=== Supplied material ===
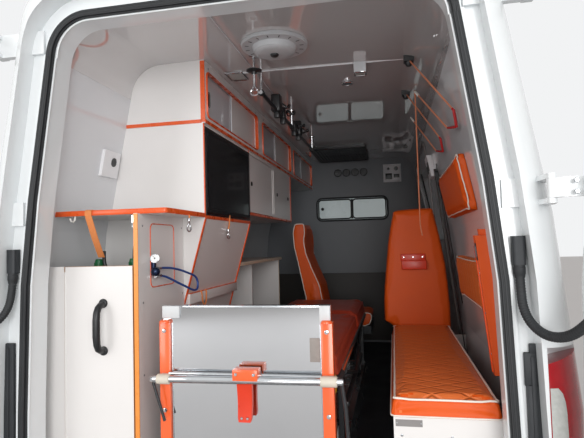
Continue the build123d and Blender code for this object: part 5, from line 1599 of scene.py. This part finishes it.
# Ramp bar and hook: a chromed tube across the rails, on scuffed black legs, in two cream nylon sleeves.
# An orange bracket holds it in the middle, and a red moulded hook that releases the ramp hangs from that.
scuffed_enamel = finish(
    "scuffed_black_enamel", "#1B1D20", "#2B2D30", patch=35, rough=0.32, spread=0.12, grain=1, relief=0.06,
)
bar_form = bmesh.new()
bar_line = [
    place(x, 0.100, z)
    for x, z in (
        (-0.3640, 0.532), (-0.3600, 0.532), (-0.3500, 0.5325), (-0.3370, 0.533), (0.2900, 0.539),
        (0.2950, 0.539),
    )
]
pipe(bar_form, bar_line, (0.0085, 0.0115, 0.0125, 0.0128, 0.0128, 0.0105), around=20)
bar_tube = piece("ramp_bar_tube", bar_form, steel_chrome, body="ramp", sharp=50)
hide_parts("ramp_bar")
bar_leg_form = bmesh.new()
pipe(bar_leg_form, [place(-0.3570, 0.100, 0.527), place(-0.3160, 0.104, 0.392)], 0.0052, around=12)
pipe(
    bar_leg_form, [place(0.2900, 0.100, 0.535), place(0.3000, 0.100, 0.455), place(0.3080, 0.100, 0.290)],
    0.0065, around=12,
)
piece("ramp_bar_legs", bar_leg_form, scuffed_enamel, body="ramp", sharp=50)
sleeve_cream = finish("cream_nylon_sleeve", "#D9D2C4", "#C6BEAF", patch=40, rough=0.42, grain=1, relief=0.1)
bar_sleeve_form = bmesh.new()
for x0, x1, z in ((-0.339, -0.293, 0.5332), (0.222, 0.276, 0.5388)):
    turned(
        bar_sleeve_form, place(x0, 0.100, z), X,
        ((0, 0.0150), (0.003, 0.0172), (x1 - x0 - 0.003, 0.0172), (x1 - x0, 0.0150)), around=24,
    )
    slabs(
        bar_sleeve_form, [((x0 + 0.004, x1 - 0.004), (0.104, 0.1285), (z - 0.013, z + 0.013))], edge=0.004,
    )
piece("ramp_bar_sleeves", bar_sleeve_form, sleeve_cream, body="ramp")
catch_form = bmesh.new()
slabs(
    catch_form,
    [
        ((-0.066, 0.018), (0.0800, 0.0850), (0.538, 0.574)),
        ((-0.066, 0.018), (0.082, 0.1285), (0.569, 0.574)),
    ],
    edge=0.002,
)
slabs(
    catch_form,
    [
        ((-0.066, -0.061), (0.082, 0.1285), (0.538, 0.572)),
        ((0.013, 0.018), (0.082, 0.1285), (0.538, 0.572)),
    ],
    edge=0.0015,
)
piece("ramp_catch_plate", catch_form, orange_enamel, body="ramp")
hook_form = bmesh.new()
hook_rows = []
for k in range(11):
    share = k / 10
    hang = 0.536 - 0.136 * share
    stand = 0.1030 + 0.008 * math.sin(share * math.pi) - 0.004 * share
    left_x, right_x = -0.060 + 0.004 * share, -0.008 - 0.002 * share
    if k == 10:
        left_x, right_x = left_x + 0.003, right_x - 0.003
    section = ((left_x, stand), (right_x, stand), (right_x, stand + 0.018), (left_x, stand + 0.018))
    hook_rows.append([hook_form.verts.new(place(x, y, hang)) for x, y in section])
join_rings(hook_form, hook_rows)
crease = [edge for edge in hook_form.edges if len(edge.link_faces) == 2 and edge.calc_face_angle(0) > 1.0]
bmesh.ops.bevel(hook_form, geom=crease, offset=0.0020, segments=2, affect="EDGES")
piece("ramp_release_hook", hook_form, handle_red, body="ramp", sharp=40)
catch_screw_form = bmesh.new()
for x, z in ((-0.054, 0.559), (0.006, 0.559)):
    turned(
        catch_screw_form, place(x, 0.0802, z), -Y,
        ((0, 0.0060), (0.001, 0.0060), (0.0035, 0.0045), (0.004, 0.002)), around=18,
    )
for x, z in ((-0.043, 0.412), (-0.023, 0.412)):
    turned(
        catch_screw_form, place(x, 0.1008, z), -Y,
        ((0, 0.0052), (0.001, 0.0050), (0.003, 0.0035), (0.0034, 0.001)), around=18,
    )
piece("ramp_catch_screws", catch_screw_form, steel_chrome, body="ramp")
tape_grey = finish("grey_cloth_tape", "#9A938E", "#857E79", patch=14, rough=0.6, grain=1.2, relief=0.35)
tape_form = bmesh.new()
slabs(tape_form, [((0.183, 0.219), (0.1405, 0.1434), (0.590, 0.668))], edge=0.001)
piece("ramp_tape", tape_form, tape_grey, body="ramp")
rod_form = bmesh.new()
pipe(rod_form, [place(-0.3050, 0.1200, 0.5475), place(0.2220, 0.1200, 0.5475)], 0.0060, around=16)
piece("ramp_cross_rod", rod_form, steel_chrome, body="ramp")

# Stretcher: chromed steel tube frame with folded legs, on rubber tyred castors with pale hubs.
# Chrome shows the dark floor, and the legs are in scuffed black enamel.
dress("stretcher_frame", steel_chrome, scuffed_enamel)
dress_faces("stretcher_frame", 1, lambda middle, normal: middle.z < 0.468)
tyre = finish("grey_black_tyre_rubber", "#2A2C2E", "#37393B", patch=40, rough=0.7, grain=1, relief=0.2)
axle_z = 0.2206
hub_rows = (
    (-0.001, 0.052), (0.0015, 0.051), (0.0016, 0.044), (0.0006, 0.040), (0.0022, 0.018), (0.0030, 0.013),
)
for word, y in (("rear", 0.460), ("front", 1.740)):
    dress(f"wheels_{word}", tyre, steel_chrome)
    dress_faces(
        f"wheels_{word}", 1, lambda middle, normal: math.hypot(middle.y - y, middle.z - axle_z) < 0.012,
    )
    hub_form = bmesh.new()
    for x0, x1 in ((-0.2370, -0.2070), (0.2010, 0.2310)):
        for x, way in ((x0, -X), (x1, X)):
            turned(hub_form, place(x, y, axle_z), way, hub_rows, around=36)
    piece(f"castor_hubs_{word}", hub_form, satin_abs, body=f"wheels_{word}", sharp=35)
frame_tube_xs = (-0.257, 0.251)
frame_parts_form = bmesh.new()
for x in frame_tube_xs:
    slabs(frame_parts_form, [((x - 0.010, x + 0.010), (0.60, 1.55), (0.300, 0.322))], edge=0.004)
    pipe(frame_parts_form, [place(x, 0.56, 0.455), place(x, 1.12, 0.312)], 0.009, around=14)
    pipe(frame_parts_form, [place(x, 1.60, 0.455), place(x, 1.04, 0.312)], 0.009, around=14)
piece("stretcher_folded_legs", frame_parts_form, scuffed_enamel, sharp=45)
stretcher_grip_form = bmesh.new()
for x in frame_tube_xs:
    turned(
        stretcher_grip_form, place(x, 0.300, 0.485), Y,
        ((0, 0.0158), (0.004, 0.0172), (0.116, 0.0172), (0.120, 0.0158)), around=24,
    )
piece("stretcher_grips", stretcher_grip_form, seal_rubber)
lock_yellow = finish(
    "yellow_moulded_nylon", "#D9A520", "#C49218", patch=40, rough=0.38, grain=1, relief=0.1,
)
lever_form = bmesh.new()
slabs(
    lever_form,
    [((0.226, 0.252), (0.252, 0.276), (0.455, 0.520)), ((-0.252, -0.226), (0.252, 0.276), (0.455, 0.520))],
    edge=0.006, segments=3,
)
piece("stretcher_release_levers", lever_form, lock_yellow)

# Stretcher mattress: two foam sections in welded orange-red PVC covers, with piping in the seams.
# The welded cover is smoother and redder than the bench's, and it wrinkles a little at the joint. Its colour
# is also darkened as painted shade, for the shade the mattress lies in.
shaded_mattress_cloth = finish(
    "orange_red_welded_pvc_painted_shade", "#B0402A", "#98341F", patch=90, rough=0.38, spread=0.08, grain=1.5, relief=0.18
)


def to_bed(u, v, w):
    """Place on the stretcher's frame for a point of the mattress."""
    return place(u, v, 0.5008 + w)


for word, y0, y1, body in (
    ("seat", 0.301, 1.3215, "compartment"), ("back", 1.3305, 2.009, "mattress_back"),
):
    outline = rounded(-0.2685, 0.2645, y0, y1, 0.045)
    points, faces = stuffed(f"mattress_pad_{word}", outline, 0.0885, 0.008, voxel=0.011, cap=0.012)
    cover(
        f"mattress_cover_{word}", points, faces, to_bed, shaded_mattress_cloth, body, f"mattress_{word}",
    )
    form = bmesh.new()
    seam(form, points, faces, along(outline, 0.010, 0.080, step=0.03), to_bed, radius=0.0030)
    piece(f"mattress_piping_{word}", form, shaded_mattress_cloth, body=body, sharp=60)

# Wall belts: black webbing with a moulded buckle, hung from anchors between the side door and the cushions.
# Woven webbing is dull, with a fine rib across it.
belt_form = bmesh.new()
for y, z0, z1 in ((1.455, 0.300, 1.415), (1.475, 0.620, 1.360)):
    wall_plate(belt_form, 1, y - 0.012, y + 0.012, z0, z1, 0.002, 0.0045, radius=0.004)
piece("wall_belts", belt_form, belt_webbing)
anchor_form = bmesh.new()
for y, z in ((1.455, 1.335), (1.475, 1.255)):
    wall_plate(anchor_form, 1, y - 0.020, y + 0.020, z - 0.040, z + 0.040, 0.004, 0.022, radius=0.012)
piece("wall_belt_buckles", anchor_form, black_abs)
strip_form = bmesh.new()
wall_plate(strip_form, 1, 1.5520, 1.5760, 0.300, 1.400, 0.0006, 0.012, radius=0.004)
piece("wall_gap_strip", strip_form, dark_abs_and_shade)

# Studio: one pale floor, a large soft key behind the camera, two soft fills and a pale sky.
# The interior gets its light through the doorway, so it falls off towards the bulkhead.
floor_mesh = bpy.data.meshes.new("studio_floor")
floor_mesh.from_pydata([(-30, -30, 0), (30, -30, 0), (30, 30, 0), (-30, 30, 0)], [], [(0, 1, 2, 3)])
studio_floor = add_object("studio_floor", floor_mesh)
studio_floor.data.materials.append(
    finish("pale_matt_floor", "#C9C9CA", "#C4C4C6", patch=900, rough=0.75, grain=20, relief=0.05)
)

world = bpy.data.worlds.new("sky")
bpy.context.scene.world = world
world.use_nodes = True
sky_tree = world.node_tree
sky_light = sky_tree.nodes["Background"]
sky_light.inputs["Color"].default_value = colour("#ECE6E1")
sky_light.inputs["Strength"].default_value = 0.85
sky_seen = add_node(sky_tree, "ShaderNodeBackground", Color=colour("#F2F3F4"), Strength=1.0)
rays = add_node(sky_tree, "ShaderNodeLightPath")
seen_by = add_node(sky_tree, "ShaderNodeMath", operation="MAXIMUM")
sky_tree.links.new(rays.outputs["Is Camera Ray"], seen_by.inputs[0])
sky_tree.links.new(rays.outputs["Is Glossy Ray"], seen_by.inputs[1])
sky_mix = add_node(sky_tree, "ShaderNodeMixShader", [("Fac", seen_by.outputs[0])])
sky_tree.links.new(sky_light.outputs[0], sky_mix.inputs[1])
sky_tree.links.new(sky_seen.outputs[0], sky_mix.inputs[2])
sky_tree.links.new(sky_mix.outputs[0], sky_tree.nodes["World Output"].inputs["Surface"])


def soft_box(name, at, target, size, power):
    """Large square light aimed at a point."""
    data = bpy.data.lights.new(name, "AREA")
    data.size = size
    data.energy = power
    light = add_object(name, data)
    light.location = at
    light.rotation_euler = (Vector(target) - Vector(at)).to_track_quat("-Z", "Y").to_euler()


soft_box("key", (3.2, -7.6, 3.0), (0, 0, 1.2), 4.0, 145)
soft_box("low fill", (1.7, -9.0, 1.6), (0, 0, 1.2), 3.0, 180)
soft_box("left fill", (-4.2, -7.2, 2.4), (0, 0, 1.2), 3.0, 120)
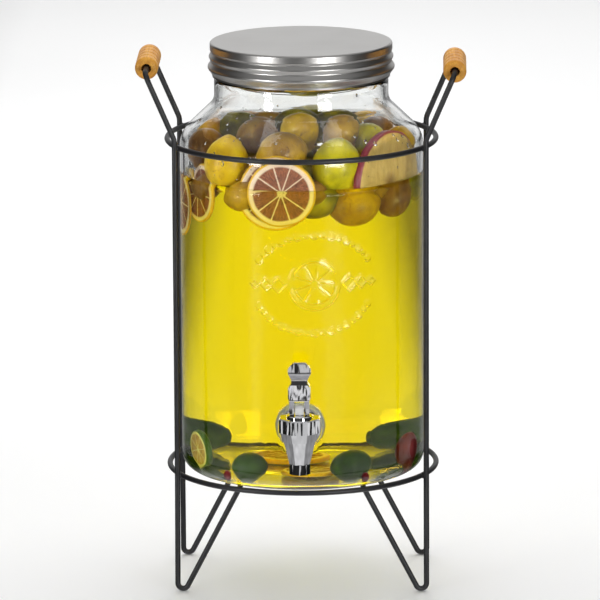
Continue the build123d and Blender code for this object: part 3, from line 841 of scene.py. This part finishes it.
===
Check the data for the word "finishes" and pull out the lines that have it.

Continue the build123d and Blender code for this object: part 5, from line 1599 of scene.py. This part finishes it.
Continue the build123d and Blender code for this object: part 3, from line 841 of scene.py. This part finishes it.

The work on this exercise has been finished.